MPF instaura inquérito para investigar suposta violação de direitos quilombolas em licenciamentos ambientais
Por Aline Gama
O Ministério Público Federal (MPF) instaurou um Inquérito Civil Público, nesta quarta-feira (1º), para apurar se o Instituto Nacional de Colonização e Reforma Agrária (Incra) adotou medidas legislativas que violam garantias constitucionais e internacionais dessas populações tradicionais, com foco específico na Instrução Normativa INCRA n.º 111/2021.
A investigação foi desencadeada a partir de um ofício encaminhado pela Associação Brasileira de Antropologia (ABA), que alertava para a aprovação de uma moção pela suspensão imediata da referida instrução normativa. O documento do Incra, que regulamenta a atuação do órgão nos processos de licenciamento ambiental em terras quilombolas, é alvo de críticas por excluir expressamente de sua abrangência os territórios quilombolas que ainda não tiveram sua Relação Técnica de Identificação e Delimitação (RTID) publicada.
A base legal da argumentação do MPF assenta-se no direito à consulta prévia, livre e informada, consagrado pela Convenção n.º 169 da Organização Internacional do Trabalho (OIT), da qual o Brasil é signatário.
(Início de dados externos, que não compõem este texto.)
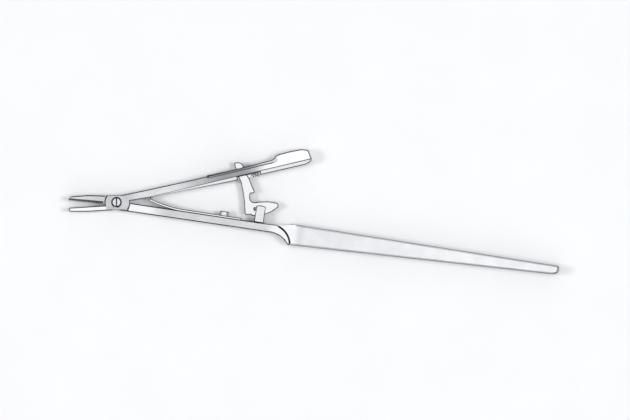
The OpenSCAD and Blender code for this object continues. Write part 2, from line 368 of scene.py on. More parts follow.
@dataclass(frozen=True)
class Wear:
    """Brush marks, cloudy wear and scratches, alike on every steel. A noise is its scale, detail and roughness.

    Attributes:
        mark_noise: Noise of the brush marks.
        mark_range: Values of it between which the darker tone comes in.
        mark_share: The most of the darker tone that shows.
        mark_relief: Their height.
        cloud_noise: Noise of the clouds.
        cloud_range: Values of it between which the pale tone comes in.
        cloud_share: The most of the pale tone that shows.
        cloud_spread: How far they change the roughness, against the marks.
        cloud_relief: Their height.
        scratch_noise: Noise that the scratches are cut from.
        scratch_range: Values of it between which a scratch comes in.
        scratch_run: How fast it changes along a scratch, against the marks' pitch.
        scratch_pitch: How fast it changes across one.
        scratch_lean: How far the scratches lean from the marks.
        scratch_gloss: How much smoother they are.
        scratch_relief: Their depth.
        strip_rough: How much rougher a biting strip is.
        least_rough: The least roughness of any steel.
    """

    mark_noise: tuple[float, float, float] = (1.0, 3.0, 0.6)
    mark_range: tuple[float, float] = (0.3, 0.75)
    mark_share: float = 0.4
    mark_relief: float = 0.8
    cloud_noise: tuple[float, float, float] = (260.0, 3.0, 0.55)
    cloud_range: tuple[float, float] = (0.35, 0.8)
    cloud_share: float = 0.2
    cloud_spread: float = 0.8
    cloud_relief: float = 0.15
    scratch_noise: tuple[float, float, float] = (1.0, 1.0, 0.4)
    scratch_range: tuple[float, float] = (0.70, 0.78)
    scratch_run: float = 0.02
    scratch_pitch: float = 0.9
    scratch_lean: float = 0.12
    scratch_gloss: float = 0.06
    scratch_relief: float = 0.9
    strip_rough: float = 0.12
    least_rough: float = 0.05


WEAR = Wear()


@dataclass(frozen=True)
class SteelFinish:
    """Steel with brush marks along a heading, cloudy wear and a few fine scratches, with painted shade and
    highlights where it has them.

    Attributes:
        name: The material's name.
        tone: Its colour.
        dark: Colour of the brush marks and of its painted shade.
        pale: Colour of the worn clouds and of its painted highlights.
        roughness: Its mean roughness.
        rough_spread: How far the roughness changes.
        heading: Heading of the brush marks, in degrees.
        marks_per_mm: Brush marks in a millimetre.
        mark_length: Length of a mark against its width.
        mark_depth: Depth of the marks in millimetres.
        shades: Its stretches of painted shade and painted highlight.
        bite: Its painted shade along the biting face's teeth, if it has one.
        painted_lit_side: Its side with a painted highlight, if it has one.
    """

    name: str
    tone: tuple[float, float, float]
    dark: tuple[float, float, float]
    pale: tuple[float, float, float]
    roughness: float
    rough_spread: float
    heading: float = 0.0
    marks_per_mm: float = 7.0
    mark_length: float = 22.0
    mark_depth: float = 0.0035
    shades: tuple[Shade, ...] = ()
    bite: BiteStrip | None = None
    painted_lit_side: PaintedLitSide | None = None

    def material(self) -> bpy.types.Material:
        """Builds the steel's node material, or gives the one that was built before.

        Returns:
            The material.
        """
        if self.name in bpy.data.materials:
            return bpy.data.materials[self.name]
        bench = Bench(self.name)
        x, y, z = bench.place()
        along, across = self._turned(x, y, self.heading)
        pitch = self.marks_per_mm / MM
        fine = pitch * WEAR.scratch_pitch
        mark_at = bench.vector(along * (pitch / self.mark_length), across * pitch, z * pitch)
        leaning = across + along * WEAR.scratch_lean
        scratch_at = bench.vector(along * (pitch * WEAR.scratch_run), leaning * fine, z * fine)
        marks = bench.noise(mark_at, *WEAR.mark_noise)
        clouds = bench.noise(bench.vector(x, y, z), *WEAR.cloud_noise)
        scratches = bench.between(bench.noise(scratch_at, *WEAR.scratch_noise), *WEAR.scratch_range)
        colour = bench.tint(bench.between(marks, *WEAR.mark_range) * WEAR.mark_share, self.tone, self.dark)
        colour = bench.tint(bench.between(clouds, *WEAR.cloud_range) * WEAR.cloud_share, colour, self.pale)
        # Paints the stretches of shade and highlight, and the lit side.
        colour = self._shaded(bench, colour, along, across)
        cloudy = (clouds - NOISE_MEAN) * (self.rough_spread * WEAR.cloud_spread)
        rough = (marks - NOISE_MEAN) * self.rough_spread + cloudy + self.roughness
        # Paints shade along the biting face, darkest at a tick at each tooth.
        if self.bite is not None:
            strip = self._strip(bench, x, y)
            colour = bench.tint(strip, colour, self.bite.tone)
            rough = rough + strip * WEAR.strip_rough
        rough = (rough - scratches * WEAR.scratch_gloss).higher(WEAR.least_rough)
        relief = marks * WEAR.mark_relief - scratches * WEAR.scratch_relief + clouds * WEAR.cloud_relief
        normal = bench.bump(relief, 1.0, self.mark_depth * MM)
        return bench.finish({"Base Color": colour, "Metallic": 1.0, "Roughness": rough, "Normal": normal})

    def _shaded(self, bench: Bench, colour: Signal, along: Signal, across: Signal) -> Signal:
        """Lays the painted shade, the painted highlights and the painted bright side over the steel's colour.

        Args:
            bench: The material.
            colour: The colour so far.
            along: The point's distance along the heading.
            across: Its distance across it.

        Returns:
            The new colour.
        """
        for shade in self.shades:
            mask = bench.stretch(along, shade.start, shade.end, shade.fade_in, shade.fade_out)
            colour = bench.tint(mask * shade.amount, colour, self.pale if shade.pale else self.dark)
        if self.painted_lit_side is not None:
            (u0, v0), (u1, v1) = self.painted_lit_side.start, self.painted_lit_side.end
            below = (along - u0 * MM) * ((v1 - v0) / (u1 - u0)) + v0 * MM - across
            side = bench.between(below, *(place * MM for place in self.painted_lit_side.fade))
            side = side * bench.between(along, *(place * MM for place in self.painted_lit_side.rise))
            colour = bench.tint(side * self.painted_lit_side.amount, colour, self.pale)
        return colour

    def _turned(self, x: Signal, y: Signal, heading: float) -> tuple[Signal, Signal]:
        """Distances along and across a heading."""
        turn = math.radians(heading)
        return x * math.cos(turn) + y * math.sin(turn), y * math.cos(turn) - x * math.sin(turn)

    def _strip(self, bench: Bench, x: Signal, y: Signal) -> Signal:
        """The mask of the painted shade along the biting face.

        Args:
            bench: The material.
            x: The point's X.
            y: The point's Y.

        Returns:
            How much of the strip's dark tone shows, with a paler body between the ticks.
        """
        bite = self.bite
        along, across = self._turned(x, y, bite.heading)
        inside = bench.stretch(along, bite.start, bite.end, bite.end_fade, bite.end_fade)
        height = bench.stretch(across, bite.low, bite.high, bite.low_fade, bite.high_fade)
        place = (along - bite.first_cut * MM) * (math.tau / (bite.pitch * MM))
        wave = bench.out(bench.node("ShaderNodeMath", {"operation": "COSINE"}, {0: place}))
        low, high = bite.low + bite.body_low, bite.high - bite.body_high
        body = bench.stretch(across, low, high, bite.body_fade, bite.body_fade)
        return inside * height * (1.0 - body * (wave * bite.paleness + bite.paleness))


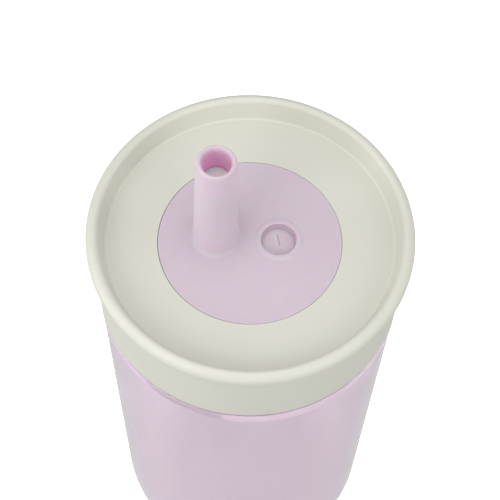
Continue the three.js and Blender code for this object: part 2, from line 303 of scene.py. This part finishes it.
def finished(bm, name, body, node, *materials):
    """Closes a bmesh drawn in millimetres into a piece that stands for a CAD node."""
    bmesh.ops.remove_doubles(bm, verts=bm.verts, dist=TOLERANCE)
    bmesh.ops.recalc_face_normals(bm, faces=bm.faces)
    bmesh.ops.scale(bm, vec=(MM, MM, MM), verts=bm.verts)
    open_edges = [e for e in bm.edges if not e.is_manifold]
    if open_edges:
        raise RuntimeError(f"{name} has {len(open_edges)} open edges")
    if bm.calc_volume(signed=True) < 0:
        bmesh.ops.reverse_faces(bm, faces=bm.faces)
    mesh = bpy.data.meshes.new(name)
    bm.to_mesh(mesh)
    bm.free()
    piece = bpy.data.objects.new(name, mesh)
    bpy.context.scene.collection.objects.link(piece)
    for material in materials:
        mesh.materials.append(material)
    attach(piece, body)
    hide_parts(node)


# Materials

class Nodes:
    """A material's node tree with short ways to add and join nodes."""

    def __init__(self, name):
        self.material = bpy.data.materials.new(name)
        self.material.use_nodes = True
        self.tree = self.material.node_tree
        self.tree.nodes.clear()
        self.output = self.add("ShaderNodeOutputMaterial")
        self.place = self.add("ShaderNodeTexCoord").outputs["Object"]

    def add(self, kind, **sockets):
        node = self.tree.nodes.new(kind)
        for name, value in sockets.items():
            self.set(node, name.replace("_", " "), value)
        return node

    def set(self, node, name, value):
        socket = node.inputs[name]
        if isinstance(value, bpy.types.NodeSocket):
            self.tree.links.new(value, socket)
        else:
            socket.default_value = value

    def noise(self, per_metre, detail):
        node = self.add("ShaderNodeTexNoise", Scale=per_metre, Detail=detail, Roughness=0.5)
        self.tree.links.new(self.place, node.inputs["Vector"])
        return node.outputs["Fac"]

    def ranged(self, value, low, high, from_low=0.3, from_high=0.7):
        node = self.add("ShaderNodeMapRange", Value=value)
        self.set(node, "From Min", from_low)
        self.set(node, "From Max", from_high)
        self.set(node, "To Min", low)
        self.set(node, "To Max", high)
        return node.outputs["Result"]

    def mixed(self, factor, a, b):
        node = self.tree.nodes.new("ShaderNodeMix")
        node.data_type = "RGBA"
        self.tree.links.new(factor, node.inputs["Factor"])
        for socket in node.inputs:
            if socket.type == "RGBA":
                colour = a if socket.name == "A" else b
                if isinstance(colour, bpy.types.NodeSocket):
                    self.tree.links.new(colour, socket)
                else:
                    socket.default_value = (*colour, 1)
        return [s for s in node.outputs if s.type == "RGBA"][0]

    def clouded(self, factor, colour, spread):
        """The colour, a little darker or lighter with the factor."""
        return self.mixed(factor, shade(colour, 1 - spread), shade(colour, 1 + spread))

    def maths(self, operation, *values):
        node = self.add("ShaderNodeMath")
        node.operation = operation
        for socket, value in zip(node.inputs, values):
            if isinstance(value, bpy.types.NodeSocket):
                self.tree.links.new(value, socket)
            else:
                socket.default_value = value
        return node.outputs["Value"]

    def vector_maths(self, operation, vector, constant):
        node = self.add("ShaderNodeVectorMath")
        node.operation = operation
        self.tree.links.new(vector, node.inputs[0])
        node.inputs[1].default_value = constant
        return node

    def bump(self, height, distance, strength=1.0, normal=None):
        node = self.add("ShaderNodeBump", Height=height, Distance=distance, Strength=strength)
        if normal is not None:
            self.tree.links.new(normal, node.inputs["Normal"])
        return node.outputs["Normal"]


def shade(colour, factor):
    return tuple(c * factor for c in colour)


def moulded_plastic(name, colour, roughness):
    """Satin moulded plastic: faint clouds in the colour and gloss, slow waves and a fine moulded grain."""
    n = Nodes(name)
    clouds = n.noise(28, detail=3)
    grain_height = n.noise(2600, detail=2)
    waves = n.noise(90, detail=1)
    normal = n.bump(waves, distance=0.00012, strength=0.35)
    normal = n.bump(grain_height, distance=0.00001, normal=normal)
    surface = n.add("ShaderNodeBsdfPrincipled", Normal=normal)
    n.set(surface, "Base Color", n.clouded(n.ranged(clouds, 0, 1), colour, 0.015))
    n.set(surface, "Roughness", n.ranged(clouds, roughness - 0.03, roughness + 0.03))
    n.set(n.output, "Surface", surface.outputs["BSDF"])
    return n.material


sage_plastic = moulded_plastic("sage_satin_plastic", (0.546, 0.548, 0.480), 0.42)
seal_silicone = moulded_plastic("clear_seal_silicone", (0.70, 0.69, 0.67), 0.5)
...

De acordo com a Convenção, o Estado é obrigado a consultar os povos interessados por meio de suas instituições representativas sempre que forem previstas medidas legislativas ou administrativas que possam afetá-los diretamente. O MPF sustenta que a edição da IN 111/2021, por ter potencial impacto direto sobre os territórios e modos de vida quilombolas, deveria ter sido precedida por esse processo consultivo, o que, segundo o documento, alegadamente, não ocorreu.
O parecer do Procurador da República citou ainda a Recomendação n.º 6 do Conselho Nacional dos Direitos Humanos (CNDH), que já pedia a suspensão imediata da norma do Incra. Fundamentando seu entendimento, a autoridade ministerial recorreu a enunciados consolidados da 6ª Câmara de Revisão e Coordenação do MPF, especializada em povos e comunidades tradicionais. Entre eles, destacam-se o Enunciado n.º 49, que estabelece que audiências públicas no licenciamento ambiental não substituem a consulta prévia da OIT, e o Enunciado nº 47, que reconhece a autodeclaração dos territórios tradicionais como legítima e com repercussões jurídicas, independentemente da conclusão dos trâmites de titulação estatal.
De acordo com o MPF, o inquérito possui dois objetivos. Primeiramente, visa apurar as medidas que o Poder Público, notadamente o Incra, tem adotado ou planeja adotar para adequar a IN 111/2021 aos marcos legais, assegurando o direito à consulta e outros direitos étnico-raciais e territoriais. Em segundo lugar, determina a investigação para verificar a necessidade de anulação ou revogação de atos normativos ou concretos que impliquem a negação ou mitigação de garantias previstas não apenas na Convenção da OIT, mas também na Convenção Americana de Direitos Humanos e na jurisprudência da Corte Interamericana de Direitos Humanos.
O Procurador da República Helder Magno da Silva determinou o acompanhamento do inquérito por um prazo inicial de um ano para sua conclusão.